As words of promise are reaffirmed, dare we expect this to be a year of blessing?
Within our congregations and wider community, there will be feelings of uncertainty and fear about the future: about the costs of living, youth violence and mental health.
And perhaps, like the people listening to Jesus read, the words of Scripture are comforting; but when we’ve heard them hundreds of times do they lose their power?
What Jesus does is not only read them, but embody them; he makes them his own and breathes new life, possibility and hope into them. Now. Even in this year. God will work through the time we have - even if we don’t have all the answers - so that even this year might be one of hope.
Like those who have heard words and unfolded texts before us, we are invited to be attentive.
We are be attentive to the present moment - to recognise that it is precious, sacred, even holy.
As we pay attention to the words we listen to each other as a community of God’s beloved: many, yet one; diverse, each member indispensable.
Wherever we sit - on pews or bar stools, at desks or on park benches, on sofas in cafes, staff rooms, care homes or living rooms - we are to pay attention to each other’s story through the lens of God’s story. A story that offers us the good news of a new beginning, a love that has the last word, a freedom that dares to see a hope-filled future amidst the rebuilding and the struggles.
To embrace the holiness and potential of today is to lean into God’s love with our sorrows and our longing.
To embrace the year of the Lord’s favour is to trust that God’s love embraces all of our human experience in the joys and feasting and the anger and doubt.
We don’t say yes and amen to this love on our own. We do so together.
We are not here just for ourselves. In Christ we are made one - each of us has a place and a purpose; each one of us is needed.
However complicated our circumstances - however much we fear change or worry that we don’t have the resources or the answers - we are to say yes to the one who helps us sit together.
Paul’s words again are so familiar, perhaps today we can let them sink in: if one of us suffers, we suffer together; if one of us is honoured and shown kindness, we all rejoice. We are to exchange dissension for care for each other.
This is the stuff that sets us free.
Paul speaks about the diversity of gifts - of teachers and leaders, those who bring healing and those who carry the prophetic call to justice and mercy. We can add our own - what each of you do, and are and hope for. Yet above all that we are to strive for a greater gift - the gift of love about which Paul writes in the next chapter.
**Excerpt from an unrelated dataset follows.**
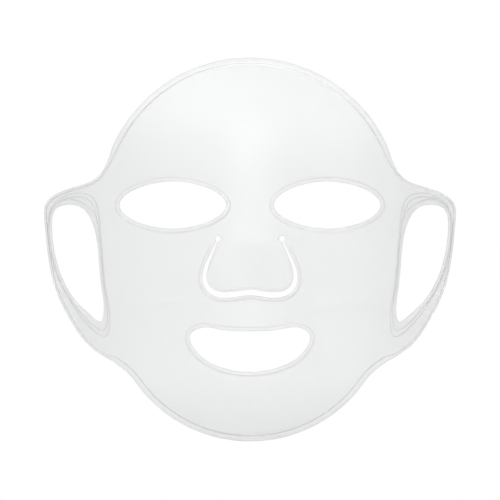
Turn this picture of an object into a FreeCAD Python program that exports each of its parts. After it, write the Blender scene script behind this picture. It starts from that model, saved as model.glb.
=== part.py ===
import FreeCAD, Part
import math
import os
from FreeCAD import Vector

os.makedirs("parts", exist_ok=True)

# A reusable silicone cover that is worn over a sheet mask: one soft moulding with eye, nose and
# mouth openings and a loop for each ear. It is built as the regions of that moulding, which meet
# face to face and part only at the three living hinges (nose flap and both ear loops).
# Millimetres, +Z up, the front faces -Y, the wearer's left is +X. The origin lies on the smooth
# inner face, between the eyes.

# Sections of the moulding. The inner face is smooth, and all that is thicker stands on the front.
SHEET = 1.0                 # plain sheet
EDGE_BEAD_HEIGHT = 2.2      # bead along the forehead and the chin
EDGE_BEAD_WIDTH = 4.0
RIM_HEIGHT = 1.8            # raised rims of the eye and mouth openings
RIM_WIDTH = 3.0
LIP_HEIGHT = 1.8            # raised lip beside the nose slit
LIP_WIDTH = 2.6
FLAP_RIM_HEIGHT = 1.5       # rim along the free edge of the nose flap
FLAP_RIM_WIDTH = 1.8
LOOP_SHEET = 1.5            # ear loops inside their bead
LOOP_BEAD_HEIGHT = 2.4      # bead round the outside of the ear loops
LOOP_BEAD_WIDTH = 2.2
GUIDE_HEIGHT = 0.5          # trim guides, ridges round the ear openings, above the loop's sheet
GUIDE_WIDTH = 0.7
RIM_BEVEL = 0.5             # bevel of the rims' front edges
BEAD_BEVEL = 0.7            # bevels of the outer edge of the beads
HINGE_GAP = 0.3             # between the bodies at each living hinge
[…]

For now, dare we be here for others not ourselves? Can we be present, now, to each other and our community? With our brothers and sisters in other Christian traditions and alongside others of faith and goodwill, can let’s listen; let’s notice God light and love breaking and inviting us to rebuild.Together, let’s find ways of making life a little bit easier - for our hope is everything.
May the Spirit anoint us with loving kindness, with fierce determination, with the gifts we don’t know we need, with the ability to be present when we feel helpless, with the patience to listen and with the generosity to bring a shred of joy where there is none.
Today is holy. Today hope and love is, can be, will be fulfilled.